Perpétua Amorim, grande poeta mineira da Franca, autora do recém-lançado livro ‘Falas Azuis’, responde ao autor de ‘Grande Sertão- Veredas’ em ‘Sombras azuis sobre a cidade que calça letras’: ‘Quando esse céu derrama sobre mim o seu azul, qualquer palavra dita perde o som. Qualquer sinal entre o céu e a terra é azul. É o azul do céu francano que você precisa conhecer’. Resgata Cecília Meirelles em ‘Parque Fernando Costa’: ‘Meus olhos de poeta precisam de consolo, minha alma inquieta desvia do caminho, deixa de olhar ao redor na tentativa de encontrar uma brecha, um cantinho onde eu possa equilibrar meus sentimentos e sentir parte da natureza esparramada na imensidão do parque.’ Evoca a simplicidade sofisticada do poeta cuiabano em ‘Cumplicidade do Tempo’: ‘As maçãs, rubras de vergonha, rolavam pela sala de jantar, à procura de um esconderijo seguro. Uma maçãzinha miúda atravessou a varanda e foi esconder-se debaixo da máquina de lavar, bem no cantinho da área de serviço.’ Mergulha fundo como Clarice em ‘Entre cruzes e montanhas’: ‘Em devaneios múltiplos, cintilam os temores e as crenças descabidas que limitavam as minhas vontades e desavenças com o sagrado. O medo concebido em mistério indicava prismas laboriosos e infernais. Tornei-me pecadora em minha santa inocência.”

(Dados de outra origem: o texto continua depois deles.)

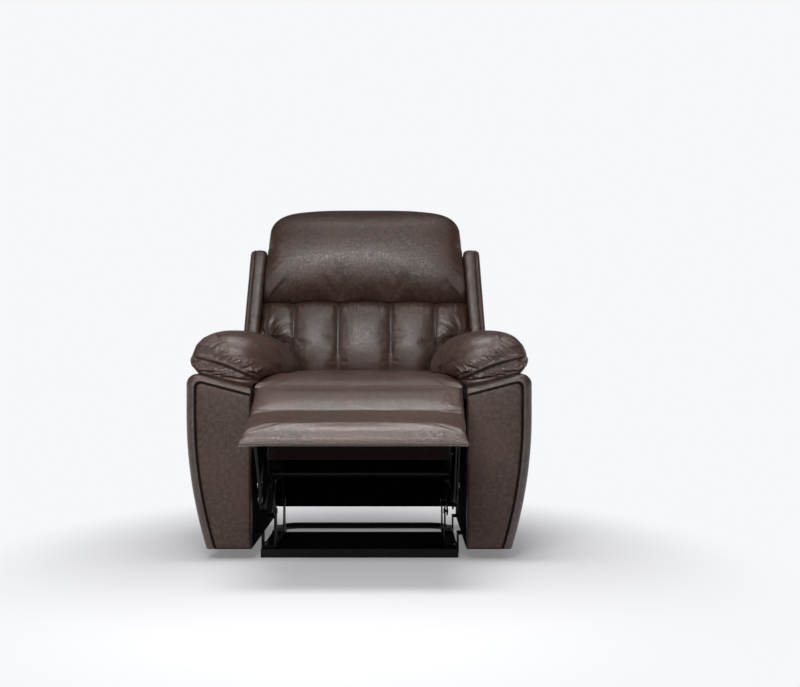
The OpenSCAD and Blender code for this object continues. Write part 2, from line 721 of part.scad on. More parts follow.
// Side wings: padded panels beside the cushions, leaning in with them
wing_front = 25;
wing_top = 405;
wing_r = 25;
function wing_inner(z) = back_half_w + 1.2 - side_lean * (z - seam_up);
module back_wing(right) {
    lean = atan(side_lean);
    color(leather_light) in_back() one_side(right)
        translate([wing_inner(wide_from), 0, wide_from]) rotate([0, -lean, 0])
            upright_plate(0, wing_t) union() {
                translate([wing_front, 0]) square([shell_y - wing_front, wing_top - wide_from - wing_r]);
                translate([wing_front + wing_r, 0])
                    square([shell_y - wing_front - wing_r, wing_top - wide_from]);
                dot([wing_front + wing_r, wing_top - wide_from - wing_r], wing_r);
            }
}
module back_wing_left() { back_wing(false); }
module back_wing_right() { back_wing(true); }

// Outside back panel: narrow between the arms, wider between the wings, rounded at the top
panel_corner = 70;
module back_panel() {
    foot = wing_inner(wide_from) - 0.5;
    half = wing_inner(panel_top - panel_corner) - 0.5;
    color(leather) in_back() translate([0, shell_y, 0]) rotate([90, 0, 0]) linear_extrude(panel_t) union() {
        translate([-narrow_half, back_foot]) square([2 * narrow_half, wide_from - back_foot + 1]);
        polygon([[-foot, wide_from], [foot, wide_from], [half, panel_top - panel_corner],
            [half - panel_corner, panel_top], [panel_corner - half, panel_top], [-half, panel_top - panel_corner]]);
        for (s = [-1, 1]) translate([s * (half - panel_corner), panel_top - panel_corner]) circle(panel_corner);
    }
}

// Frame of the back: two uprights, three rails, hinge brackets and webbing
upright_w = 22;
back_rail_h = 45;
upright_top = wing_top - back_rail_h;
module back_uprights() {
    color(plywood) in_back() both_sides() translate([link1_x + link_t, frame_y, back_foot])
        cube([upright_w, upright_d, upright_top - back_foot]);
}
module back_rails() {
    inner = link1_x + link_t;
    color(plywood) in_back() {
        for (z = [back_foot + 20, wide_from + 30]) translate([-inner, frame_y, z])
            cube([2 * inner, upright_d, back_rail_h]);
        translate([-inner - upright_w, frame_y, upright_top])
            cube([2 * (inner + upright_w), upright_d, back_rail_h]);
    }
}
module back_brackets() {
    p = to_back(back_pivot);
    color(black_steel) in_back() both_sides() upright_plate(link1_x, link_t) difference() {
        union() {
            dot(p, 20);
            polygon([p + [-12, -16], p + [8, -18], [frame_y + upright_d - 4, back_foot + 8],
                [frame_y + upright_d - 4, back_foot + 18], [frame_y + 2, back_foot + 18], p + [-14, 14]]);
        }
        dot(p, rivet_r + pin_gap);
    }
}
webbing_t = 2;
webbing_w = 50;
webbing_at = [cushion_foot + 35, cushion_foot + 120, seam_up - 32, seam_up + 63];
module back_webbing() {
    half = link1_x + link_t + upright_w - 2;
    color(cloth) in_back() for (z = webbing_at)
        translate([-half, lumbar_t, z]) cube([2 * half, webbing_t, webbing_w]);
}

// Scissor linkage of the footrest, two links to a side in each direction
drive_r = 9;
module footrest_drive_tube() {
    color(black_steel) pin(pivot_a, drive_r, -link1_x, link1_x);
}
module footrest_link_a() {
    color(black_steel) both_sides() union() {
        upright_plate(link1_x, link_t) union() {
            dot(pivot_a, drive_r + 4);
            bar(pivot_a, knee, link_r);
        }
        rivet(knee, link1_x, link3_x + link_t, head_t, free_head_t);
    }
}
module footrest_link_b() {
    color(black_steel) both_sides() upright_plate(link2_x, link_t) difference() {
        bar(pivot_b, elbow, link_r);
        for (p = [pivot_b, cross, elbow]) dot(p, rivet_r + pin_gap);
    }
}
module footrest_link_c() {
    color(black_steel) both_sides() upright_plate(link3_x, link_t) difference() {
        bar(knee, foot_1, link_r);
        for (p = [knee, cross, foot_1]) dot(p, rivet_r + pin_gap);
    }
}
module footrest_link_d() {
    color(black_steel) both_sides() upright_plate(link1_x, link_t) difference() {
        bar(elbow, foot_2, link_r);
        for (p = [elbow, foot_2]) dot(p, rivet_r + pin_gap);
    }
}
module footrest_rivets_b() {
    color(zinc) both_sides() {
        rivet(elbow, link1_x, link2_x + link_t, head_t, head_t);
        rivet(cross, link2_x, link2_x + link_t, head_t, 0);
    }
}
module footrest_rivets_c() {
    color(zinc) both_sides() {
        rivet(foot_1, link2_x, link3_x + link_t, head_t, free_head_t);
        union() {
            pin(cross, rivet_r, link3_x, link3_x + link_t);
            pin(cross, head_r, link3_x + link_t, link3_x + link_t + free_head_t);
        }
    }
}
module footrest_rivets_d() {
    color(zinc) both_sides() rivet(foot_2, link1_x, link1_x + link_t, head_t, 0);
}

// The footrest board's own frame: -Y' runs forward along it and Z' is square to it
module in_board() { translate([0, front_y - board_reach, board_z]) rotate([board_pitch, 0, 0]) children(); }
function to_board(p) = let (d = p - at(-board_reach, board_z))
    [d[0] * cos(board_pitch) + d[1] * sin(board_pitch), -d[0] * sin(board_pitch) + d[1] * cos(board_pitch)];
board_half = link2_x - 2;
flange_t = 3;
module footrest_brackets() {
    a = to_board(foot_1);
    b = to_board(foot_2);
    under = -board_t / 2;
    color(black_steel) in_board() both_sides() difference() {
        union() {
            upright_plate(link2_x, link_t) union() {
                bar(a, b, 12);
                polygon([a, b, [b[0] - 22, under - flange_t], [b[0] - 22, under], [a[0] - 16, under], [a[0] - 6, under - 4]]);
            }
            translate([link2_x - 26, b[0] - 22, under - flange_t]) cube([26 + link_t, 52, flange_t]);
        }
        pin(a, rivet_r + pin_gap, link2_x - 1, link2_x + link_t + 1);
    }
    color(zinc) in_board() both_sides() pin(b, head_r, link2_x + link_t, link2_x + link_t + head_t);
}
module footrest_board() {
    color(plywood) in_board() translate([-board_half, -board_len, -board_t / 2])
        cube([2 * board_half, board_len, board_t]);
}

// Butt hinges of the calf flap, under the rear edge of the board: three knuckles and a pin each
knuckle_r = 3.5;
hinge_pin_r = 1.5;
hinge_out = 3;
hinge_low = board_t / 2 + 2;
hinge_x = 150;
knuckle = 24;
leaf_t = 1.5;
leaf_len = 30;
module knuckles(places, bore) {
    for (x = places) translate([x - knuckle / 2, 0, 0]) rotate([0, 90, 0]) difference() {
        cylinder(r = knuckle_r, h = knuckle - 0.4);
        if (bore > 0) translate([0, 0, -1]) cylinder(r = bore, h = knuckle + 2);
    }
}
module calf_hinge_front() {
    color(zinc) in_board() translate([0, hinge_out, -hinge_low]) both_sides() translate([hinge_x, 0, 0]) union() {
        knuckles([-knuckle, knuckle], 0);
        for (x = [-knuckle, knuckle]) translate([x - knuckle / 2, -leaf_len, 0.5])
            cube([knuckle - 0.4, leaf_len, leaf_t]);
        translate([-knuckle - 2, -leaf_len, 0.5]) cube([2 * knuckle + 4, leaf_len - 6, leaf_t]);
        translate([-knuckle, 0, 0]) rotate([0, 90, 0]) cylinder(r = hinge_pin_r, h = 2 * knuckle);
    }
}
module calf_hinge_rear() {
    color(zinc) in_flap() both_sides() translate([hinge_x, 0, 0]) difference() {
        union() {
            knuckles([0], 0);
            translate([-knuckle / 2, 0, 0.5]) cube([knuckle - 0.4, leaf_len, leaf_t]);
        }
        translate([-knuckle, 0, 0]) rotate([0, 90, 0]) cylinder(r = hinge_pin_r + pin_gap, h = 2 * knuckle);
    }
}

// A pad over a board: flat below, crowned above, with rounded sides and ends
pad_points = 26;
function pad_ring(along, low, thick, half, crown) = [for (i = [0:pad_points - 1])
    let (
        a = 360 * i / pad_points,
        x = half * bow(sin(a), 0.35),
        v = bow(cos(a), 0.5),
        mid = thick * 0.45
    ) [x, along, low + mid + v * (v > 0 ? thick - mid - crown * pow(x / half, 4) : mid)]];
module footrest_pad() {
    half = pad_w / 2;
    low = board_t / 2 + seat_gap;
    lip = -board_t / 2 - 1;
    bevel = tan((flap_pitch - board_pitch) / 2);
    color(leather) in_board() skin([for (k = [0:13]) let (
            t = [-board_len - pad_over, -board_len - pad_over + 2, -board_len - pad_over / 2, -board_len - 1, -board_len - seat_gap,
                -board_len + 14, -board_len + 50, -board_len + 110, -100, -60, -28, -12, -5, -2][k],
            front = k < 4,
            thick = pad_t * [0.55, 0.76, 0.9, 0.96, 0.97, 0.99, 1, 1, 1, 1, 0.99, 0.97, 0.94, 0.9][k],
            inset = [14, 8, 4, 2, 2, 0, 0, 0, 0, 0, 0, 2, 4, 7][k]
        ) pad_ring(t, front ? lip + [8, 3, 1, 0][k] : low,
            front ? thick + low - lip - [8, 3, 1, 0][k] : thick, half - inset, 7)]);
}

// The calf flap folds on that line
hinge_point = at(-board_reach, board_z) + [
    hinge_out * cos(board_pitch) + hinge_low * sin(board_pitch),
    hinge_out * sin(board_pitch) - hinge_low * cos(board_pitch)];
module in_flap() { translate([0, hinge_point[0], hinge_point[1]]) rotate([flap_pitch, 0, 0]) children(); }
module calf_board() {
    color(plywood) in_flap() translate([-board_half, 5, 2]) cube([2 * board_half, flap_len - 5, board_t - 2]);
}
calf_shear = 0.34;
module calf_pad() {
    half = pad_w / 2;
    low = board_t + seat_gap;
    color(leather) in_flap() skin([for (k = [0:9]) let (
            f = [9, 13, 20, 36, 66, 100, 124, 138, 146, 150][k] * flap_len / 150,
            thick = pad_t * [0.9, 0.94, 0.97, 0.99, 1, 1, 1, 1, 0.97, 0.92][k],
            inset = [9, 6, 4, 4, 7, 11, 14, 16, 18, 22][k],
            ring = pad_ring(f, low, thick, half - inset, 7)
        ) [for (q = ring) [q[0], q[1] + calf_shear * pow(k / 9, 2) * (q[2] - low), q[2]]]]);
}

base_rail_left();
base_rail_right();
base_front_bar();
base_rear_tube();
base_pan();
base_upright_left();
base_upright_right();
floor_glides();
base_bolts();
lift_rivets();
arm_shell_left();
arm_shell_right();
arm_face_left();
arm_face_right();
arm_welt_left();
arm_welt_right();
arm_pillow_left();
arm_pillow_right();
arm_frame_left();
arm_frame_right();
arm_brackets();
rear_panel();
release_bezel();
release_lever();
lift_links_front();
lift_links_rear();
seat_plate_left();
seat_plate_right();
seat_rails();
seat_side_rails();
seat_cross_tube();
seat_springs();
seat_front_cover();
seat_rivets();
seat_cushion();
back_uprights();
back_rails();
back_brackets();
back_webbing();
back_panel();
back_wing_left();
back_wing_right();
lumbar_cushion();
headrest_cushion();
footrest_drive_tube();
footrest_link_a();
footrest_link_b();
footrest_link_c();
footrest_link_d();
footrest_rivets_b();
footrest_rivets_c();
footrest_rivets_d();
footrest_brackets();
footrest_board();
footrest_pad();
calf_hinge_front();
calf_hinge_rear();
calf_board();
calf_pad();
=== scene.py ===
"""Upholstered recliner with its footrest open: the looks of each piece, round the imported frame."""

import math

import bmesh
import bpy
import numpy as np
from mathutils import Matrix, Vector
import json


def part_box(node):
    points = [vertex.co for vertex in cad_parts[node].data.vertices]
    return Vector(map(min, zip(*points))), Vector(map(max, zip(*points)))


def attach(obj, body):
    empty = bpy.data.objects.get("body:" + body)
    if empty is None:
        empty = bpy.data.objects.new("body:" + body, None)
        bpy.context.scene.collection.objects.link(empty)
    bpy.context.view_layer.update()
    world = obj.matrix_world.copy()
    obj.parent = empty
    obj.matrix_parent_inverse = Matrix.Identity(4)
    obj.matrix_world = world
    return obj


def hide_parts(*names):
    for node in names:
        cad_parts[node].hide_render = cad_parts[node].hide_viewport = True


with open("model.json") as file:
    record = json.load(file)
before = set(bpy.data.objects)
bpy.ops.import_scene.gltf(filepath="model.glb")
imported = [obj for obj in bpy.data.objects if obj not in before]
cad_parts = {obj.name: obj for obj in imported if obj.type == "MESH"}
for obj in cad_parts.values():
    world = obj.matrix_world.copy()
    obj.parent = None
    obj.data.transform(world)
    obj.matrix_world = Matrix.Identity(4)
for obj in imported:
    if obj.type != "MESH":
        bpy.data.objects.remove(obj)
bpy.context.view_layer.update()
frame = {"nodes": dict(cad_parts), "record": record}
scene = bpy.context.scene
scene.view_settings.view_transform = "Standard"

# Camera, light and floor.
# A level camera at about the height of the arm pillows, four metres in front of the arms, looks at
# the chair on a pale seamless floor under broad soft lamps.
arm_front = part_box("arm_face_right")[0].y
lens = bpy.data.cameras.new("camera")
lens.lens, lens.sensor_width, lens.sensor_fit = 65.25, 36.0, "HORIZONTAL"
lens.clip_end = 60
camera = bpy.data.objects.new("camera", lens)
camera.location = (0.1135, arm_front - 4.008, 0.600)
camera.rotation_euler = (math.radians(90), 0, 0)
scene.collection.objects.link(camera)
scene.camera = camera


def softbox(name, wide, high, watts, place, aim, fan=180, shines=True):
    """A rectangular soft lamp hung at a place and turned to a point, its light fanning out over the
    given angle; the camera doesn't see it, and gloss shows it only where it shines."""
    lamp = bpy.data.lights.new(name, "AREA")
    lamp.shape, lamp.size, lamp.size_y, lamp.energy = "RECTANGLE", wide, high, watts
    lamp.spread = math.radians(fan)
    holder = bpy.data.objects.new(name, lamp)
    holder.location = place
    holder.rotation_euler = (Vector(aim) - Vector(place)).to_track_quat("-Z", "Y").to_euler()
    holder.visible_camera = False
    holder.visible_glossy = shines
    scene.collection.objects.link(holder)


softbox("top_softbox", 2.3, 1.3, 24, (-0.25, arm_front - 0.10, 3.9), (0.0, arm_front - 1.20, 0.40), fan=70)
softbox("front_softbox", 1.6, 0.60, 92, (-0.45, arm_front - 3.0, 2.15), (0.0, 0.1, 0.75))
softbox("rear_softbox", 2.5, 1.5, 34, (0.9, 3.2, 2.6), (0.0, 0.2, 0.3), shines=False)


def wired(tree, kind, **inputs):
    """A shader node of one kind with its inputs set to values or joined to other nodes' outputs."""
    node = tree.nodes.new(kind)
    for key, value in inputs.items():
        if key.startswith("set_"):
            setattr(node, key[4:], value)
    for key, value in inputs.items():
        if key.startswith("set_"):
            continue
        socket = node.inputs[int(key[1:])] if key[0] == "i" and key[1:].isdigit() else node.inputs[key.replace("_",
            " ")]
        if isinstance(value, bpy.types.NodeSocket):
            tree.links.new(value, socket)
        else:
            socket.default_value = value
    return node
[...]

Ao receber das mãos da autora um exemplar autografado, lançado no último novembro também na Academia Francana de Letras, meu olhar se demorou no título, atraído pelo seu caráter sinestésico. E tão logo comecei a folhear ‘Falas Azuis’, fui seduzida pela sensibilidade da autora ao conferir cor às falas que são, afinal, os textos que compõem a obra: crônicas curtas, alguns contos, tudo entranhado por uma poesia que envolve e comove o leitor. Depois de ter percorrido as 93 páginas que compõem a obra, fiquei impressionada pelos azuis reais e metafóricos nela distribuídos; também pela condição da autora de captar o que há de mais genuíno no ser humano, de se manter fiel ao estilo peculiar que caracteriza sua escrita, de se deixar mobilizar por miríade de emoções a serem compartilhadas com seus leitores e leitoras. Concluí que a escritora tanto olha para dentro de si como ao seu redor, perfilando-se como ser humano desde muito cedo seduzido pela força da palavra, especialmente a literária. É o que se depreende em ‘Na terra nasce a palavra, nos olhos o desejo’:
‘Sou dominada pela força da palavra, aprendi a usá-las pelas mãos do meu pai, pelo desejo de plantar e ver crescer na terra bruta cada sílaba musicalmente soletrada. Meu pai pescava estrelas com o anzol do pensamento, riscava com um graveto a terra seca fazendo mágica com as palavras. Com elas eu descobria o sentido de ser e estar inserida na história(...) Por muito tempo os cadernos foram delicadamente apagados, para serem usados novamente, recriando novas palavras num horizonte desigual, na esperança de contar novas histórias’.
Esse ‘sentido de ser e estar inserida na história’ define tanto a poeta quanto sua poesia, tanto a escritora como a cidadã. Olhar marcado por muitos afetos, por acolhimento e generosidade, Perpétua Amorim traduz anseios e sugere práticas, uma delas a inclusão. A isso chamamos coerência. Assim, atenta ao fato de que uma das confreiras na AFL, Maria Conceição Castro da Silva, autora de ‘Marcas’ (aqui resenhado há um mês), demonstrava sua dificuldade para encontrar obras de ficção em Braille, Perpétua Amorim, atual presidente da AFL, batalhou para que a editora Telucazu, que chancela “Falas Azuis”, produzisse pelo menos quinze exemplares para deficientes visuais.
A entrega desses volumes aconteceu na última reunião do ano da AFL. Para prestigiar o evento compareceram amigos de Maria Conceição, vinculados como ela à Associação Francana de Instrução e Trabalho para Cegos. Alguns deles, como o advogado Brás Porfírio Siqueira, manifestaram-se em apreço a Perpétua Amorim e acadêmicos presentes. Houve também apresentação musical. Os escritores Luiz Cruz de Oliveira e Regina Bastianini declamaram sonetos de Vinícius de Moraes e Raimundo Correia, respectivamente.
Perpétua Amorim fechou o ano da AFL com chave de ouro, um chavão ao qual às vezes precisamos recorrer na falta de outro que consiga expressar de forma tão perfeita um encerramento precioso e brilhante. Na tarde azul, de falas azuis, tudo esteve bonito, alegre, sereno, esperançoso. Sem que o tivéssemos planejado, vivenciamos naquela segunda sexta-feira de dezembro um expressivo momento de Natal.
Sonia Machiavelli é professora, jornalista, escritora; membro da Academia Francana de Letras.